After several weeks of planning, got my buddy Ben to go hog hunting with me. While he had a daylight rifle and we almost got him a daylight hog, that all passed and I loaned him a thermal-equipped rifle for the night portion of the hunt.
We spotted a target down in the oats that wasn't moving like a deer, so we set off across the field. Tracking the target was tough once we were down on ground level. Half way across the field, we lost it. However, we spied hogs coming out of the woods from a different direction, two that we could see, and so they became our targets.
Well my hog disappeared in the high oats and instead of gaming the situation in hopes of it returning, I told Ben to go ahead and shoot his hog. As high as the oats were, I knew that we could more easily lose this hog than have the smaller one reappear. I fired, unnecessarily, as backup. Ben made an excellent head shot.

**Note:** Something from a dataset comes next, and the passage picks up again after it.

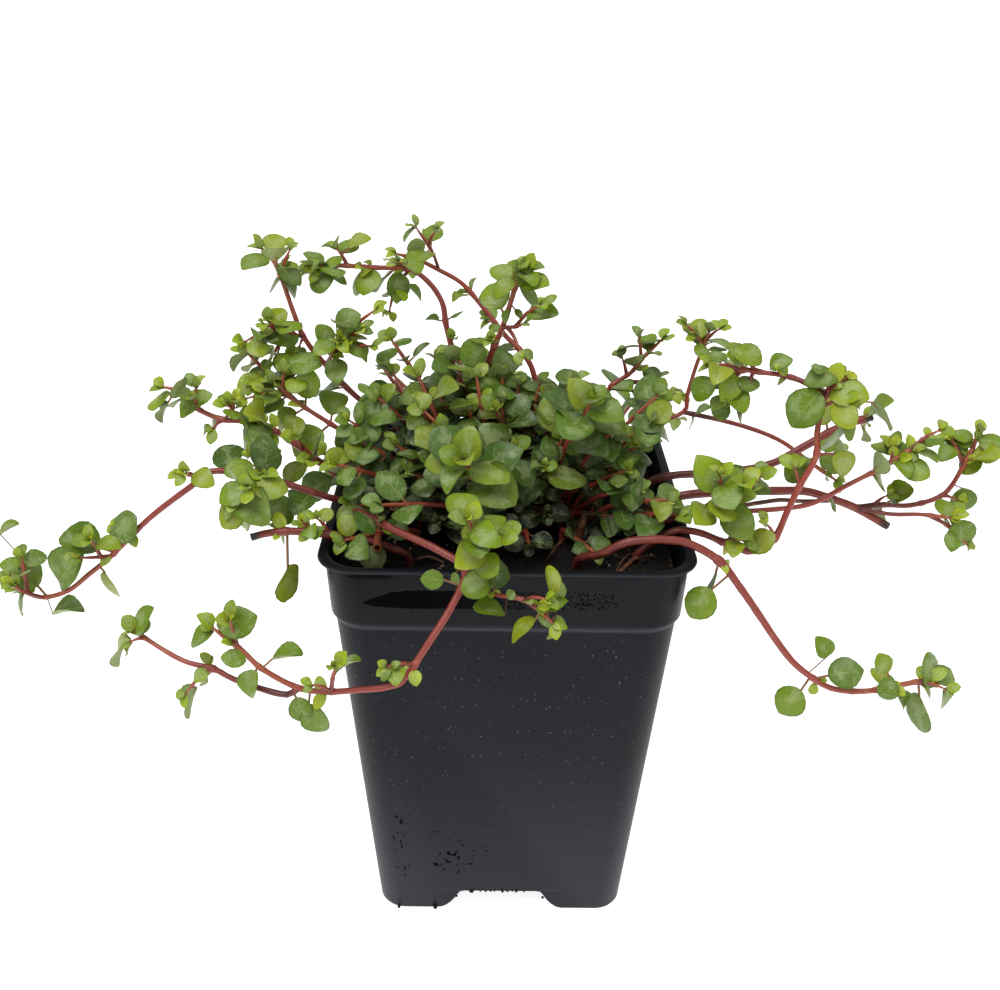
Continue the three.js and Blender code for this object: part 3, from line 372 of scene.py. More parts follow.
              [1.2, 0.7], [[1.2, 80, 9, 2], [2.2, 10, 7, 2], [3.2, 80, 6, 1]], [7, 1]),
    ]),
    Spray("stem_cut_left", [-27, -33], [
        Shoot([[-30, -34, 127], [-41, -35, 131], [-56, -37, 134], [-64, -38, 134], [-69, -39, 133]],
              [1.6, 1.3], [[1.9, 175, 9, 6, 1], [2.4, 0, 5, 1]]),
    ]),
    Spray("spray_back_left", [-30, 30], [
        Shoot([[-32, 36, 131], [-36, 45, 135], [-40, 54, 136], [-44, 63, 131], [-46, 70, 122],
               [-47, 74, 112]],
              [1.4, 0.8], [[0.6, 20, 9, 2], [1.8, 90, 9, 2], [3, 0, 9, 3], [4, 90, 8, 2]], [8, 2]),
    ]),
    Spray("spray_back_middle", [-4, 37], [
        Shoot([[-3, 41, 131], [-2, 48, 136], [0, 56, 137], [1, 64, 134], [3, 71, 128], [6, 75, 120]],
              [1.4, 0.8], [[0.8, 0, 9, 2], [2, 90, 9, 2], [3.1, 10, 9, 3], [4.1, 80, 8, 2]], [8, 2]),
    ]),
    Spray("spray_back_right", [30, 33], [
        Shoot([[33, 37, 131], [38, 45, 135], [43, 54, 137], [48, 61, 135], [54, 67, 130], [61, 71, 124]],
              [1.4, 0.8], [[0.7, 10, 9, 2], [1.8, 90, 9, 2], [3, 0, 9, 3], [4, 80, 8, 2]], [8, 2]),
    ]),
]

# Leafy tips of short side stems, as [x, y, z, blade length, pairs], under the stem that bears them
TWIGS = [
    ("spray_top_left", [[-65, 16, 192, 10.5, 1], [-63, 16, 197, 8, 1], [-68, 5, 179, 9, 2],
        [-75, 2, 174, 8, 2], [-69, 4, 168, 9.5, 2], [-61, 10, 170, 10, 1], [-48, 1, 175, 9, 2],
        [-38, 1, 184, 9.5, 1], [-42, 1, 178, 9.5, 1], [-39, 0, 174, 7, 1]]),
    ("spray_left_crest", [[-72, 0, 162, 9.5, 2], [-64, -1, 166, 8.5, 2], [-74, -6, 160, 8, 1]]),
    ("spray_arch", [[-56, 21, 190, 9, 2], [-51, 26, 195, 8, 2], [-33, 27, 191, 8, 2],
        [-17, 25, 168, 6.5, 2]]),
    ("spray_back_arch", [[-23, 49, 195, 8.5, 1], [-6, 46, 167, 7, 2], [-31, 47, 184, 8, 1]]),
    ("spray_top_middle", [[5, 3, 196, 8.5, 2], [8, -5, 188, 11, 1], [-5, 4, 175, 8, 2],
        [3, -2, 174, 8, 1]]),
    ("spray_left", [[-88, -6, 163, 9.5, 1], [-88, -10, 161, 10, 1], [-83, -11, 153, 9, 1],
        [-70, -14, 157, 10, 2], [-70, -17, 152, 8.5, 2], [-59, -16, 152, 9, 1], [-78, -13, 161, 7.5, 2],
        [-55, -17, 146, 9.5, 1]]),
    ("spray_far_left", [[-86, -33, 149, 8, 2], [-70, -24, 150, 8.5, 2], [-69, -37, 147, 10.5, 2],
        [-66, -30, 147, 11, 1], [-113, -36, 130, 8, 2], [-107, -29, 131, 8, 1], [-136, -28, 120, 8, 2],
        [-139, -28, 111, 7.5, 2]]),
    ("stem_cut_left", [[-55, -39, 138, 5.5, 2], [-51, -37, 138, 6, 2]]),
    ("spray_over_rim", [[-68, -73, 128, 10, 1], [-42, -79, 119, 9, 1], [-30, -74, 116, 6.5, 2],
        [-81, -72, 106, 8, 1], [-96, -64, 116, 8.5, 2], [-10, -62, 151, 11, 2], [-2, -61, 146, 12, 1],
        [9, -69, 133, 8, 2], [11, -69, 126, 8.5, 1]]),
    ("spray_over_corner", [[106, -50, 95, 9, 1], [122, -48, 93, 9, 2]]),
    ("spray_riser", [[64, -10, 176, 9.5, 1], [56, -9, 173, 9, 2], [60, -10, 164, 9, 2],
        [66, -11, 164, 9, 1], [91, -18, 173, 10, 2], [90, -22, 168, 11, 2], [79, -23, 148, 10.5, 1],
        [64, -35, 132, 8.5, 2], [71, -31, 135, 7.5, 1]]),
    ("spray_right_crest", [[53, 20, 175, 8, 1], [63, 20, 174, 8, 1], [56, 18, 172, 8, 2],
        [100, 11, 138, 9, 2]]),
    ("spray_far_right", [[137, -2, 151, 9, 2], [129, -3, 149, 8.5, 2], [132, -8, 132, 8, 1],
        [110, -12, 135, 8.5, 1], [132, -21, 124, 8, 1]]),
    ("spray_right_low", [[108, -14, 151, 9, 1], [111, -16, 148, 8.5, 2], [121, -13, 156, 8, 1],
        [57, -31, 149, 11, 2], [63, -33, 148, 12, 1], [70, -22, 145, 10, 1]]),
    ("spray_right_back", [[40, 26, 169, 8, 2], [35, 25, 163, 8, 1], [50, 22, 153, 10, 1],
        [48, 21, 149, 9, 2], [54, 28, 150, 9, 1]]),
]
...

We peeled back the hide on both sides to look at the damage done by the Hornady SST 123 gr. round. Chrono'd on two different occasions with different chronographs, I am getting a bit more velocity than usual out of my new rifle than might be expected at 2675 fps. I have always been a big fan of this round. It just plain works. In this case, it did not produce the massive permanent wound cavity seen by the Berger VLD-Hunting 130 gr. ammo I have been using recently, but it ruined everything in the neck and the muscle of the exit-side shoulder. While examining the tenderized tissue, I encountered several granules of dark, hard matter. I did not take the time to wash them thoroughly, but assume they are part of the bullet. On several previous hogs I have shot with the Hornady SST round, I find tiny pieces of lead and I am confident this was the case this time as well.
I was surprised by Ben taking a head shot at that distance with a rifle unfamiliar to him, but he did well. Looking back, he did shoot the largest visible area of the target, LOL.